Sunday, January 10, 2010


* The Roots of The Cramps by various Artists Hot diggity dog! Not only is this a serious eMusic bargain (56 tracks for 12 credits!) it's a serious dose of rockabilly, R&B, surf and garage obscurities.

In short, these are the songs The Cramps covered or, in some cases the tunes that The Cramps mutated into their original songs. (Listen to "Strolling After Dark" by The Shades and you can easily understand why Lux and Ivy were inspired to add a teenage werewolf.)

There's lots of overlap here with a now-out-of print 2007 compilation called Songs The Cramps Taught Us. But that only had 31 tracks.

Among my favorites here are "Miniskirt Blues" performed by The Flower Children, an early band of Simon Stokes; the bubblegum classic "Quick Joey Small" by The Kasenetz-Katz Super Circus; a version of Elroy Dietzel's "Rockin' Bones" by a young Ronnie Dawson; and "Storm Warning," some pre-Dr. John gris-gris from Mac Rebennack.

Then there's the girl-biker anthem "Get Off the Road" by The R. Lewis Band. "We are the Hellcats who nobody likes/Man-eaters on motorbikes." Well, I like 'em

* Interplanetary Melodies by Sun Ra. If Lux Interior runs into Sun Ra up in Rock 'n' Roll Heaven, they will have a lot more to talk about than you might initially imagine.

You see, Herman Sonny Blount not only played cosmic jazz, but also dabbled in recording doo-wop and R&B in the 1950s. And damned if he didn't make that sound cosmic too! One of the bands represented here was even called The Cosmic Rays, but they're not as otherwordly as The Nu Sounds, a Ra vocal group performing songs like "Spaceship Lullaby" and "Africa."

Norton Records recently released three CDs of this material.
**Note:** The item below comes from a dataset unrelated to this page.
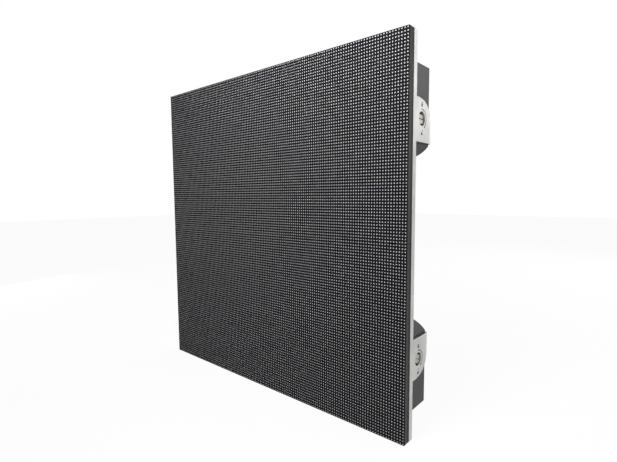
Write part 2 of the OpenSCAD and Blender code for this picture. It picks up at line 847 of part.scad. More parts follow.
// Six screws of the cover
module cover_screws() {
    color([0.7, 0.7, 0.7]) placed() at_cover_screws([-1:1]) {
        depth_pin(0, 0, cover_head_r, cover_end, cover_end + cover_head_t);
        depth_pin(0, 0, cover_screw_r, cover_d - cover_screw_len + 1, cover_end + eps);
    }
}

// Board that joins the modules, the receiver and the power supply
module hub_board() {
    color([0.05, 0.2, 0.3]) placed() {
        slab(header_end, hub_back) square([2 * hub_half_w, 2 * hub_half_h], center = true);
        for (z = [-40, 60]) block([36, 50], [z - 20, z + 20], [hub_back, hub_back + 4]);
        block([-50, -10], [-92, -76], [hub_back, hub_back + 9]);
    }
}

// Receiver board plugged onto the hub board
module receiver_board() {
    color([0.05, 0.25, 0.12]) placed() {
        block(receiver_x, receiver_z, [receiver_d, receiver_d + 1.6]);
        for (z = [-40, 60]) block([38, 48], [z - 18, z + 18], [hub_back + 4, receiver_d]);
        block([34, 52], [0, 18], [receiver_d + 1.6, receiver_d + 3.4]);
        block([36, 50], [-34, -24], [receiver_d + 1.6, receiver_d + 3]);
    }
}

// Closed power supply
module power_supply() {
    low = hub_back + supply_gap;
    color([0.75, 0.76, 0.76]) placed() difference() {
        block(supply_x, supply_z, [low, supply_end]);
        block([supply_x[0] + supply_mouth, supply_x[1] - supply_mouth],
            [supply_z[0] - over, supply_z[0] + supply_seat], [low + supply_mouth, supply_end + over]);
    }
}

// Spacers between the hub board and the power supply
module supply_spacers() {
    color([0.8, 0.7, 0.4]) placed()
        for (x = [supply_x[0] + supply_seat, supply_x[1] - supply_seat],
            z = [supply_z[0] + supply_seat, supply_z[1] - supply_seat])
            depth_pin(x, z, spacer_r, hub_back, hub_back + supply_gap);
}

// Flange and barrel shared by the four panel sockets
module socket_body(x, deep) {
    flange_r = 3;
    outside = -box_half_h;
    translate([x, socket_d, outside - socket_t]) linear_extrude(socket_t) difference() {
        round_rect(socket_w, socket_h, flange_r);
        circle(barrel_r - 1);
        for (s = sides) translate(s * socket_screw) circle(cover_screw_r + screw_clear);
    }
    translate([x, socket_d, outside - socket_t]) difference() {
        cylinder(r = barrel_r, h = socket_t + barrel_len);
        translate([0, 0, -over]) cylinder(r = barrel_r - socket_wall, h = deep + over);
    }
}

// Round power socket with its core
module power_socket(x) {
    placed() {
        socket_body(x, core_end);
        translate([x, socket_d, -box_half_h - socket_t + 1.5]) difference() {
            cylinder(r = 6.3, h = core_end);
            for (s = [0, 120, 240]) rotate([0, 0, s]) translate([3.4, 0, -over])
                cube([1.4, 2.6, 8], center = true);
        }
    }
}

// Data socket with a square jack in its round shell
module data_socket(x) {
    jack_w = 12;
    jack_h = 8.4;
    placed() {
        socket_body(x, core_end);
        translate([x, socket_d, -box_half_h - socket_t + 3]) difference() {
            cylinder(r = barrel_r - socket_wall, h = core_end - 2);
            translate([-jack_w / 2, -jack_h / 2, -over]) cube([jack_w, jack_h, 11]);
            translate([-2.5, jack_h / 2 - over, -over]) cube([5, 2 + over, 11]);
        }
    }
}

// Screws of the four sockets
module socket_screws() {
    color([0.7, 0.7, 0.7]) placed() for (x = [-power_x, -data_x, data_x, power_x], s = sides)
        translate([x + s * socket_screw[0], socket_d + s * socket_screw[1], -box_half_h - socket_t]) {
            translate([0, 0, -1.5]) cylinder(r = 2.6, h = 1.5);
            translate([0, 0, -eps]) cylinder(r = cover_screw_r, h = socket_t + eps);
        }
}

// Small board behind the button and the status light
module indicator_board() {
    color([0.05, 0.25, 0.12]) placed() {
        block([lens_x - 12, button_x + 12], [button_z - 8, button_z + 8],
            [led_board_d, led_board_d + led_board_t]);
        depth_pin(button_x, button_z, 1.5, led_board_d + led_board_t - eps, led_board_d + led_board_t + 2);
        block([lens_x - 1.5, lens_x + 1.5], [button_z - 1.5, button_z + 1.5],
            [led_board_d + led_board_t - eps, led_board_d + led_board_t + 1]);
    }
}

// Button that starts the test picture
module test_button() {
    color([0.75, 0.1, 0.08]) placed() difference() {
        union() {
            depth_pin(button_x, button_z, button_r, button_low, button_end);
            depth_pin(button_x, button_z, button_flange_r, button_low, cover_d - 0.3);
        }
        depth_pin(button_x, button_z, 2, button_low - over, button_low + 2.6);
    }
}

// Lens of the status light
module status_lens() {
    color([0.2, 0.8, 0.35]) placed() {
        depth_pin(lens_x, button_z, lens_r, led_board_d + led_board_t + 1.2, cover_end + 0.3);
    }
}

// Bent handle on two feet
module handle() {
    reach = handle_x - handle_bend;
    bend_d = handle_d - handle_bend;
    color([0.15, 0.15, 0.15]) placed() translate([0, 0, handle_v]) {
        translate([-reach, handle_d, 0]) rotate([0, 90, 0]) cylinder(r = handle_r, h = 2 * reach);
        for (s = sides) mirror([s < 0 ? 1 : 0, 0, 0]) {
            translate([reach, bend_d, 0]) rotate_extrude(angle = 90)
                translate([handle_bend, 0]) circle(handle_r);
            depth_pin(handle_x, 0, handle_r, web_end + foot_t - over, bend_d);
            difference() {
                slab(web_end, web_end + foot_t) translate([handle_x, 0]) round_rect(foot_w, foot_h, 6);
                for (z = sides) depth_pin(handle_x, z * foot_screw_z, foot_screw_r + screw_clear,
                    web_end - over, web_end + foot_t + over);
            }
        }
    }
}

// Rubber sleeve on the handle
module handle_grip() {
    half = handle_x - handle_bend - 3;
    color([0.06, 0.06, 0.06]) placed() translate([-half, handle_d, handle_v]) rotate([0, 90, 0])
        difference() {
            cylinder(r = handle_r + grip_t, h = 2 * half);
            translate([0, 0, -over]) cylinder(r = handle_r, h = 2 * half + 2 * over);
        }
}

// Four screws of the handle
module handle_screws() {
    foot_end = web_end + foot_t;
    color([0.7, 0.7, 0.7]) placed() at_foot_screws() {
        depth_pin(0, 0, foot_head_r, foot_end, foot_end + foot_head_t);
        depth_pin(0, 0, foot_screw_r, module_d + over, foot_end + eps);
    }
}

frame();
mask(-1, 1);  // mask_upper_left
mask(1, 1);  // mask_upper_right
mask(-1, -1);  // mask_lower_left
mask(1, -1);  // mask_lower_right
lamp_board(-1, 1);  // lamp_board_upper_left
lamp_board(1, 1);  // lamp_board_upper_right
lamp_board(-1, -1);  // lamp_board_lower_left
lamp_board(1, -1);  // lamp_board_lower_right
module_base(-1, 1);  // module_base_upper_left
module_base(1, 1);  // module_base_upper_right
module_base(-1, -1);  // module_base_lower_left
module_base(1, -1);  // module_base_lower_right
module_screws();
mask_screws();
module_headers();
latch_at(0, 0);  // side_latch_upper
latch_at(1, lower_latch_turn);  // side_latch_lower
latch_at(2, 0);  // top_latch_left
latch_at(3, 0);  // top_latch_right
wheel_at(0);  // side_wheel_upper
wheel_at(1);  // side_wheel_lower
wheel_at(2);  // top_wheel_left
wheel_at(3);  // top_wheel_right
wheel_screw_at(0);  // side_wheel_screw_upper
wheel_screw_at(1);  // side_wheel_screw_lower
wheel_screw_at(2);  // top_wheel_screw_left
wheel_screw_at(3);  // top_wheel_screw_right
latch_bushes();
latch_keepers();
keeper_screws();
power_box();
box_cover();
cover_seal();
box_screws();
cover_screws();
hub_board();
receiver_board();
power_supply();
supply_spacers();
color([0.15, 0.25, 0.5]) power_socket(-power_x);  // power_inlet
color([0.55, 0.55, 0.55]) power_socket(power_x);  // power_outlet
color([0.12, 0.12, 0.12]) data_socket(-data_x);  // data_input
color([0.12, 0.12, 0.12]) data_socket(data_x);  // data_output
socket_screws();
indicator_board();
test_button();
status_lens();
handle();
handle_grip();
handle_screws();
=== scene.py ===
"""Looks of a square LED wall tile: lamps, masks, cast frame, latches and the box on its back."""
import math

import bmesh
import bpy
from mathutils import Matrix, Vector


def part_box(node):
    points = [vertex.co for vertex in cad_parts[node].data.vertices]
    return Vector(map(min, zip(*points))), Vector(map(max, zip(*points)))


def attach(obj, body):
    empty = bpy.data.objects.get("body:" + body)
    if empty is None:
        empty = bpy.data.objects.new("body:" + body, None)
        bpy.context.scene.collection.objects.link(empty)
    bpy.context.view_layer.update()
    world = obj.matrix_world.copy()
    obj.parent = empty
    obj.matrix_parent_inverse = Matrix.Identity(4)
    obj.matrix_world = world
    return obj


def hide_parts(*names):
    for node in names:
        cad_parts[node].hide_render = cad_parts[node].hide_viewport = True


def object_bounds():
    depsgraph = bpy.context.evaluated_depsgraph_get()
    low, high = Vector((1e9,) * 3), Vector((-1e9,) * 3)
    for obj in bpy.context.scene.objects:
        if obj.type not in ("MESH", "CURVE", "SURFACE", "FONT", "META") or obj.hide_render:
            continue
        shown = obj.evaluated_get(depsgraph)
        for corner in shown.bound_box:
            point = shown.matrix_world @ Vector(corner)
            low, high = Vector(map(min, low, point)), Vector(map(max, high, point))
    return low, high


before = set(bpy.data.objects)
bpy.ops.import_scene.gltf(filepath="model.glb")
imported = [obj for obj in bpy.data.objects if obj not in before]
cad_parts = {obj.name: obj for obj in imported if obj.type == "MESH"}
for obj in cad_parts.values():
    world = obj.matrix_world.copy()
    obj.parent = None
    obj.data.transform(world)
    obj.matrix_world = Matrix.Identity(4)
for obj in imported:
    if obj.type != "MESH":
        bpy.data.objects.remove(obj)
cad_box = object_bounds()

MM = 0.001
LAMPS = 64
CORNERS = {
    "upper_left": (-1, 1),
    "upper_right": (1, 1),
    "lower_left": (-1, -1),
    "lower_right": (1, -1),
}

# Places read from the frame
low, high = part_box("mask_upper_right")
FACE_Y = low.y
MODULE = high.x - low.x
SKIRT = high.y - low.y
SEAM = low.x
HALF = (high.x + SEAM) / 2
PITCH = HALF * 2 / LAMPS
MID_Z = cad_box[1].z / 2
BOARD_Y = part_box("lamp_board_upper_right")[0].y
BOARD_BACK = BOARD_Y + 1.6 * MM
PLATE = BOARD_Y - FACE_Y
BACK_Y = cad_box[1].y
SIDE_X = cad_box[1].x
TOP_Z = cad_box[1].z
LATCH_Y = sum(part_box("side_wheel_upper"), Vector()).y / 2
SIDE_LATCHES = [sum(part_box(n), Vector()).z / 2 for n in ("side_wheel_upper", "side_wheel_lower")]
TOP_LATCHES = [sum(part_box(n), Vector()).x / 2 for n in ("top_wheel_left", "top_wheel_right")]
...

I picked up Rocketship Rock over on Amie Street. (My favorite tracks there are the down and gritty "Hot Skillet Mama" by Yochanan -- there are two versions here -- and the short version of "I Am Gonna Unmask the Batman" by Lacy Gibson.) I'll definitely pick up The Second Stop is Jupiter before long.
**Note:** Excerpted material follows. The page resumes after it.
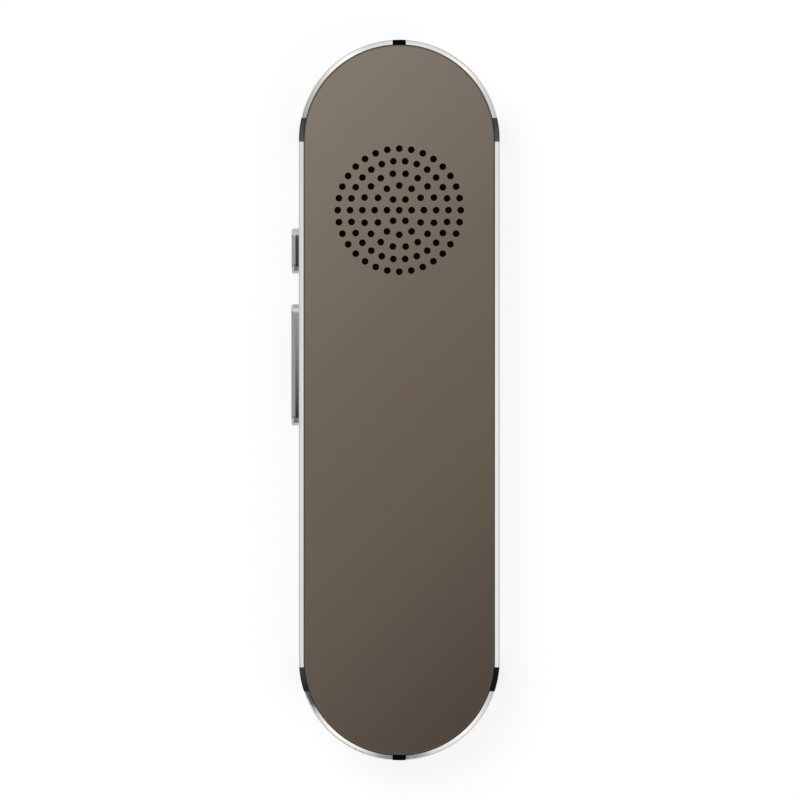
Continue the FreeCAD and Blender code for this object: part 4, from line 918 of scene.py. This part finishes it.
def build_world(tree):
    split = tree.nodes.new("ShaderNodeSeparateXYZ")
    tree.links.new(tree.nodes.new("ShaderNodeTexCoord").outputs["Generated"], split.inputs[0])
    turn = math_node(tree, "ARCTAN2", split.outputs["Y"], split.outputs["X"])
    share = math_node(tree, "DIVIDE", turn, 2 * math.pi)
    share = math_node(tree, "FRACT", math_node(tree, "ADD", share, 1.0))
    wall = math_node(tree, "MULTIPLY", ramp(tree, share, plain_stops(WALL_TONES, TONE_LIMIT)), TONE_LIMIT)
    height = ramp(tree, split.outputs["Z"], plain_stops(HEIGHT_TONES, 1.0))
    wall = math_node(tree, "MULTIPLY", wall, height)
    overhead = level_node(tree, split.outputs["Z"], CEILING_EDGE, CEILING_FULL)
    mirrored = tree.nodes.new("ShaderNodeMix")
    tree.links.new(overhead, mirrored.inputs["Factor"])
    tree.links.new(wall, mirrored.inputs[2])
    mirrored.inputs[3].default_value = CEILING
    path = tree.nodes.new("ShaderNodeLightPath")
    soft = tree.nodes.new("ShaderNodeMix")
    tree.links.new(path.outputs["Is Glossy Ray"], soft.inputs["Factor"])
    soft.inputs[2].default_value = ROOM_LIGHT
    tree.links.new(mirrored.outputs[0], soft.inputs[3])
    plain = tree.nodes.new("ShaderNodeMix")
    seen = math_node(tree, "MAXIMUM", path.outputs["Is Camera Ray"], path.outputs["Is Transmission Ray"])
    tree.links.new(seen, plain.inputs["Factor"])
    tree.links.new(soft.outputs[0], plain.inputs[2])
    plain.inputs[3].default_value = 1.0
    light = tree.nodes.new("ShaderNodeBackground")
    tree.links.new(plain.outputs[0], light.inputs["Strength"])
    output = tree.nodes.new("ShaderNodeOutputWorld")
    tree.links.new(light.outputs[0], output.inputs["Surface"])


build_world(sky)

# %% [markdown]
# Two large soft lamps hang over the object, the stronger one beyond its upper left, where the
# picture's plate is lightest. They don't show in mirrors, so the rim mirrors the walls and floor.


# %% Lamps
def soft_lamp(name, place, side, watts):
    lamp = bpy.data.lights.new(name, "AREA")
    lamp.shape = "SQUARE"
    lamp.size = side
    lamp.energy = watts
    item = bpy.data.objects.new(name, lamp)
    item.location = place
    item.rotation_euler = (-Vector(place)).to_track_quat("-Z", "Y").to_euler()
    item.visible_glossy = False
    bpy.context.scene.collection.objects.link(item)
    return item


soft_lamp("Key lamp", (-0.45, 0.55, 0.9), 0.8, 5.6)
soft_lamp("Fill lamp", (0.6, -0.5, 0.8), 0.8, 2.5)

# %% [markdown]
# The picture looks straight down on the speaker side with a long lens, and its frame spans
# about four times the body's width at the level of that side. The camera's height follows from the
# lens and that span.

# %% Camera
LENS = 200.0
SENSOR = 36.0
PICTURE_SPAN = 151.24 * MM
PICTURE_SHIFT = 0.14 * MM
camera_data = bpy.data.cameras.new("Camera")
camera_data.lens = LENS
camera_data.sensor_width = SENSOR
camera = bpy.data.objects.new("Camera", camera_data)
camera.location = (PICTURE_SHIFT, 0.0, BACK_LEVEL + PICTURE_SPAN / 2 / (SENSOR / 2 / LENS))
camera_data.clip_start = 0.05
camera_data.clip_end = 20.0
bpy.context.scene.collection.objects.link(camera)
bpy.context.scene.camera = camera
bpy.context.scene.view_settings.view_transform = "Standard"
print("camera is", round(camera.location.z, 3), "m above the floor")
* Ow! Ow! Ow! by Barrence Whitfield. Good news: Rounder Records is now on eMusic. That means classic '80s Barrence albums are now available.

For those unfamiliar with this contemporary R&B wildman, I'd start out with Live Emulsfied, (which I already had) -- if only for "Mama Get the Hammer" and "Bloody Mary."

But Ow! Ow! Ow! is a fine choice too. Not a bad track here and some, like "Girl From Outer Space" are downright crazy. And for those who like Whitfield's slower, prettier side, "Apology Line" is one of his finest ballads.

* Sun Recordings Vol. 1 by Jerry Lee Lewis. Here's another good eMusic bargain. Several years ago I downloaded eight tracks from this album. With eMusic's new pricing plan, they only charged me four credits for the other 12 tracks.

Those familiar only with the smattering of Lewis hits they play on oldies radio might be surprised to know that Lewis' fire went well beyond "Great Balls of Fire." He did an excellent version of Big Joe Turner's "Honey Hush," not to mention his raucous cover of The Dominos' "60 Minute Man."

But even back in those Sun Records years, Jerry Lee displayed his knack for country music. "Who Will Buy the Wine," included on this volume, has as much soul as The Killer's honk-tonk classics like"What Made Milwaukee Famous" and "She Even Woke Me Up to Say Goodbye."

* Seven tracks from No Requests Tonight by The Devil Dogs. This is a live album, released in 1997 by the Dogs, a fine New York punk/trash trio. It's a California show and the stage patter consists largely of East Coast/West Coast abuse Previously my favorite Devil Dogs tune was their cover of former New Mexico Music Commissioner Tony Orlando's grease ballad "Bless You" from the Choad Blast EP. But here the The Devil Dogs cover Bono -- Sonny Bono, that is. Their version of Sonny's proto-hippie lament "Laugh at Me" is a heart-warming delight.

* The tracks I didn't get last month from The Kids Are All Square - This Is HipGirlsville by Thee Headcoats and Thee Headcoatees. Most of the ones I got this month were by Thee Headcoatees, Billy Childish's "girl group" of the '90s, which included Holly Golightly, Miss Ludella Black, Kyra Rubella and Bongo Debbie.

There's a great cover of The Beatles' "Run for Your Life" (remember the John Lennon Rolling Stone interview in which he was expressing politically-correct remorse about this tune?) Meanwhile, "Melvin" is a re-write of Them's "Gloria." But none of these are as cool as "Wild Man," in which the singer sounds as if she's on the verge of a lust-induced nervous breakdown over the boy next door's uncivilized daddy.